[DATA EXTRACT]
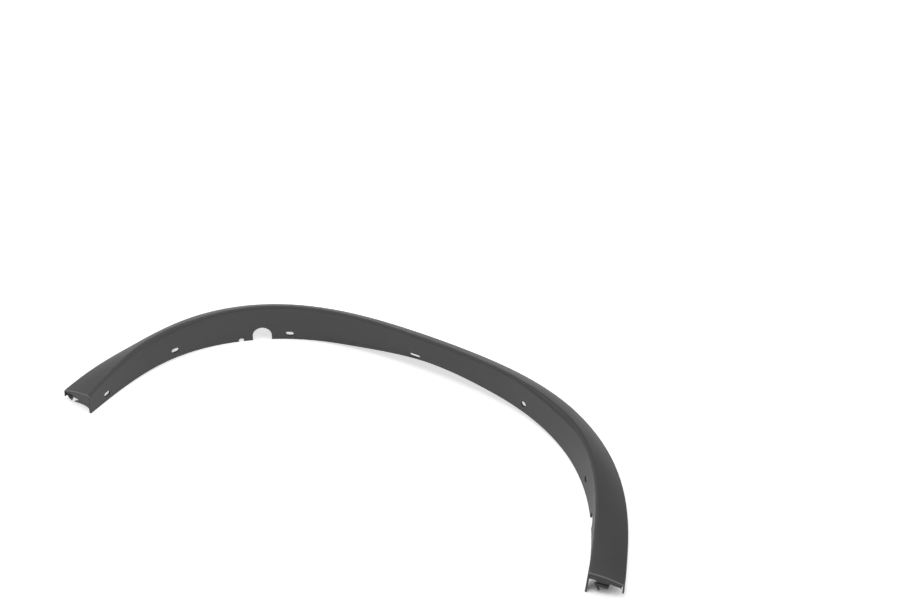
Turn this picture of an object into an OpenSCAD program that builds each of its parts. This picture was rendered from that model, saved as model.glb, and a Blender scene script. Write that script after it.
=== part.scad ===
/* [Arch plan] */
// Mean radius of the ridge round the wheel opening
arch_r = 395.9; // [385:0.1:405]
// How much the crown of the arch is flattened and the shoulders are pushed out
squareness = 27.6; // [22:0.1:32]
// Lean of the plan outline towards the front shoulder
shoulder_lean = 5.6; // [4:0.1:7]
// Angle from the crown to the front end
front_angle = 79.7; // [79:0.1:80]
// Angle from the crown to the rear end
rear_angle = 79.8; // [79:0.1:80]

/* [Section] */
// Moulded wall thickness
wall = 2.6; // [2.2:0.1:3]
// Width of the visible face, measured along its surface
face_w = 51; // [48:0.5:54]
// Crown of the face between the ridge and the outer edge
face_crown = 1.4; // [0.8:0.1:2]
// Height of the ridge above the floor at the crown
ridge_h = 60.4; // [59:0.5:63]
// Radius of the ridge
ridge_r = 3.4; // [3.2:0.1:5]
// Extra radius of the ridge at the two shoulders
shoulder_r = 3.2; // [0:0.2:5]
// Depth of the turned-down lip on the outer edge
lip_h = 5; // [4:0.5:6]
// Radius between the face and the lip
lip_r = 3.4; // [3.1:0.1:4]
// Inward lean of the flange, as a share of its depth
flange_draft = 0.06; // [0.04:0.01:0.08]
// How far the ridge stands out over the flange at the front shoulder
front_out = 7; // [3:0.5:8]
// How far the ridge stands out over the flange at the rear shoulder
rear_out = 6.5; // [3:0.5:8]

/* [Flange cut-outs] */
// Width of the round-topped cut-out at the front shoulder
notch_w = 28; // [24:1:30]
// Height of that cut-out
notch_h = 22; // [19:0.5:24]
// Width of the cut-out near the rear end
rear_notch_w = 22; // [18:1:24]
// Height of that cut-out
rear_notch_h = 17; // [14:0.5:19]
// Length of a fixing slot
slot_l = 12; // [10:0.5:13]
// Height of a fixing slot
slot_h = 7; // [6:0.5:8]
// Diameter of the two round fixing holes
hole_d = 9; // [7:0.5:10]

/* [Ribs] */
// Thickness of a rib behind the flange
rib_t = 1.8; // [1.5:0.1:2.2]
// Reach of a rib out from the flange
rib_d = 24; // [18:1:28]

/* [Clip seats] */
// Width of a clip seat along the arch
seat_l = 24; // [22:1:26]
// Width of a clip seat across the face
seat_w = 20; // [18:1:22]
// Depth of a clip seat below the face
seat_h = 11; // [9:0.5:12]
// Diameter of the clip hole in a seat
seat_hole_d = 8; // [7:0.5:9]

/* [Ends] */
// Thickness of the end walls
end_t = 2.4; // [2.2:0.1:2.8]
// Distance of the end walls in from the ends of the face
end_set = 1.8; // [1.5:0.1:2.2]
// Outward lean of the rear end, in degrees
rear_lean = 14; // [10:0.5:18]
// Outward lean of the front end, in degrees
front_lean = 3; // [0:0.5:5]
// Depth of the outer corner leg at the rear end
leg_h = 12.5; // [11:0.5:15]
// Slope of the tab that carries the rear clip, in degrees
tab_tilt = 8; // [6:0.5:10]

/* [Hidden] */
$fn = 48;
arch_cx = -0.7;
arch_cy = -0.5923 * arch_r;
face_k = face_w / 51;                    // share of the width that the end details were measured on
rise_k = ridge_h / 60.4;                   // and of the height
steps = 76;
edge_r = 1.9;                            // rounding of the shell's two ends
edge_d = [0, 0.2, 0.6, 1.15, 1.9];       // where the loops of that rounding stand
edge_z = [0, 3.3, 0, 4.9, 17.6, 11.2, 4.2, 0.4, 0];
edge_step = 155 / 8;
grey = [0.30, 0.30, 0.31];
black = [0.05, 0.05, 0.055];

// How far the ridge leans out at the two shoulders
function out_a(t) = front_out * exp(-pow((t + 62) / 9, 2));
function out_b(t) = rear_out * exp(-pow((t - 45) / (t < 45 ? 9 : 17), 2));
function bulge(t) = out_a(t) + out_b(t);
// Plan radius of the ridge at angle t from the crown
function rr(t) = arch_r * (1 + 0.0442 * cos(3 * t) - 0.0091 * sin(3 * t) - 0.049 * cos(4 * t)
    + 0.0051 * sin(4 * t)) - squareness * cos(2 * t) - shoulder_lean * sin(2 * t) + bulge(t);
// Height of the ridge
function zr(t) = ridge_h * (0.2361 + 0.9459 * cos(t) - 0.018 * sin(t) - 0.041 * cos(2 * t)
    + 0.0115 * sin(2 * t) - 0.1393 * cos(3 * t));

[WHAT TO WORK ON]
Extract each line of the material exactly as it stands.

[RESULT OF THIS EXERCISE]
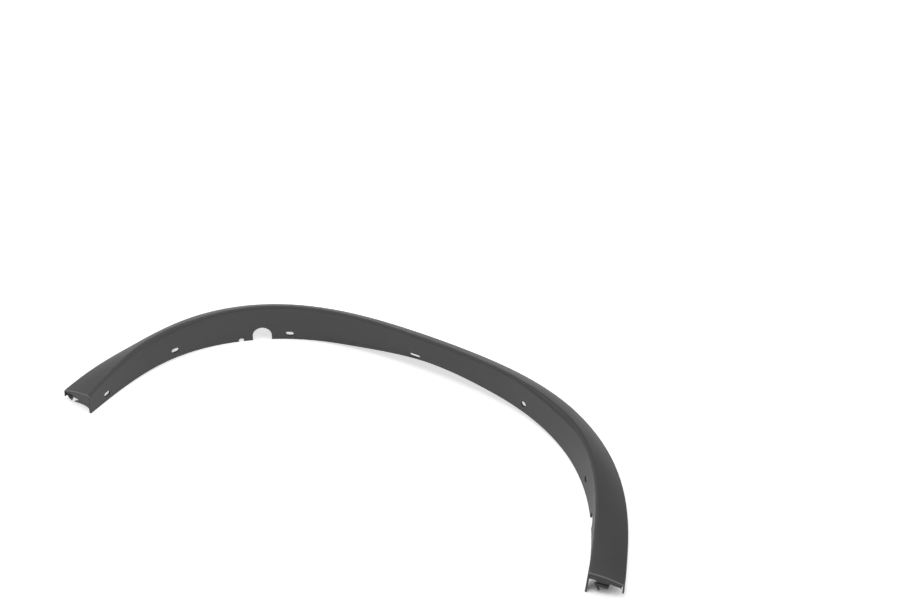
Turn this picture of an object into an OpenSCAD program that builds each of its parts. This picture was rendered from that model, saved as model.glb, and a Blender scene script. Write that script after it.
=== part.scad ===
/* [Arch plan] */
// Mean radius of the ridge round the wheel opening
arch_r = 395.9; // [385:0.1:405]
// How much the crown of the arch is flattened and the shoulders are pushed out
squareness = 27.6; // [22:0.1:32]
// Lean of the plan outline towards the front shoulder
shoulder_lean = 5.6; // [4:0.1:7]
// Angle from the crown to the front end
front_angle = 79.7; // [79:0.1:80]
// Angle from the crown to the rear end
rear_angle = 79.8; // [79:0.1:80]

/* [Section] */
// Moulded wall thickness
wall = 2.6; // [2.2:0.1:3]
// Width of the visible face, measured along its surface
face_w = 51; // [48:0.5:54]
// Crown of the face between the ridge and the outer edge
face_crown = 1.4; // [0.8:0.1:2]
// Height of the ridge above the floor at the crown
ridge_h = 60.4; // [59:0.5:63]
// Radius of the ridge
ridge_r = 3.4; // [3.2:0.1:5]
// Extra radius of the ridge at the two shoulders
shoulder_r = 3.2; // [0:0.2:5]
// Depth of the turned-down lip on the outer edge
lip_h = 5; // [4:0.5:6]
// Radius between the face and the lip
lip_r = 3.4; // [3.1:0.1:4]
// Inward lean of the flange, as a share of its depth
flange_draft = 0.06; // [0.04:0.01:0.08]
// How far the ridge stands out over the flange at the front shoulder
front_out = 7; // [3:0.5:8]
// How far the ridge stands out over the flange at the rear shoulder
rear_out = 6.5; // [3:0.5:8]

/* [Flange cut-outs] */
// Width of the round-topped cut-out at the front shoulder
notch_w = 28; // [24:1:30]
// Height of that cut-out
notch_h = 22; // [19:0.5:24]
// Width of the cut-out near the rear end
rear_notch_w = 22; // [18:1:24]
// Height of that cut-out
rear_notch_h = 17; // [14:0.5:19]
// Length of a fixing slot
slot_l = 12; // [10:0.5:13]
// Height of a fixing slot
slot_h = 7; // [6:0.5:8]
// Diameter of the two round fixing holes
hole_d = 9; // [7:0.5:10]

/* [Ribs] */
// Thickness of a rib behind the flange
rib_t = 1.8; // [1.5:0.1:2.2]
// Reach of a rib out from the flange
rib_d = 24; // [18:1:28]

/* [Clip seats] */
// Width of a clip seat along the arch
seat_l = 24; // [22:1:26]
// Width of a clip seat across the face
seat_w = 20; // [18:1:22]
// Depth of a clip seat below the face
seat_h = 11; // [9:0.5:12]
// Diameter of the clip hole in a seat
seat_hole_d = 8; // [7:0.5:9]

/* [Ends] */
// Thickness of the end walls
end_t = 2.4; // [2.2:0.1:2.8]
// Distance of the end walls in from the ends of the face
end_set = 1.8; // [1.5:0.1:2.2]
// Outward lean of the rear end, in degrees
rear_lean = 14; // [10:0.5:18]
// Outward lean of the front end, in degrees
front_lean = 3; // [0:0.5:5]
// Depth of the outer corner leg at the rear end
leg_h = 12.5; // [11:0.5:15]
// Slope of the tab that carries the rear clip, in degrees
tab_tilt = 8; // [6:0.5:10]

/* [Hidden] */
$fn = 48;
arch_cx = -0.7;
arch_cy = -0.5923 * arch_r;
face_k = face_w / 51;                    // share of the width that the end details were measured on
rise_k = ridge_h / 60.4;                   // and of the height
steps = 76;
edge_r = 1.9;                            // rounding of the shell's two ends
edge_d = [0, 0.2, 0.6, 1.15, 1.9];       // where the loops of that rounding stand
edge_z = [0, 3.3, 0, 4.9, 17.6, 11.2, 4.2, 0.4, 0];
edge_step = 155 / 8;
grey = [0.30, 0.30, 0.31];
black = [0.05, 0.05, 0.055];

// How far the ridge leans out at the two shoulders
function out_a(t) = front_out * exp(-pow((t + 62) / 9, 2));
function out_b(t) = rear_out * exp(-pow((t - 45) / (t < 45 ? 9 : 17), 2));
function bulge(t) = out_a(t) + out_b(t);
// Plan radius of the ridge at angle t from the crown
function rr(t) = arch_r * (1 + 0.0442 * cos(3 * t) - 0.0091 * sin(3 * t) - 0.049 * cos(4 * t)
    + 0.0051 * sin(4 * t)) - squareness * cos(2 * t) - shoulder_lean * sin(2 * t) + bulge(t);
// Height of the ridge
function zr(t) = ridge_h * (0.2361 + 0.9459 * cos(t) - 0.018 * sin(t) - 0.041 * cos(2 * t)
    + 0.0115 * sin(2 * t) - 0.1393 * cos(3 * t));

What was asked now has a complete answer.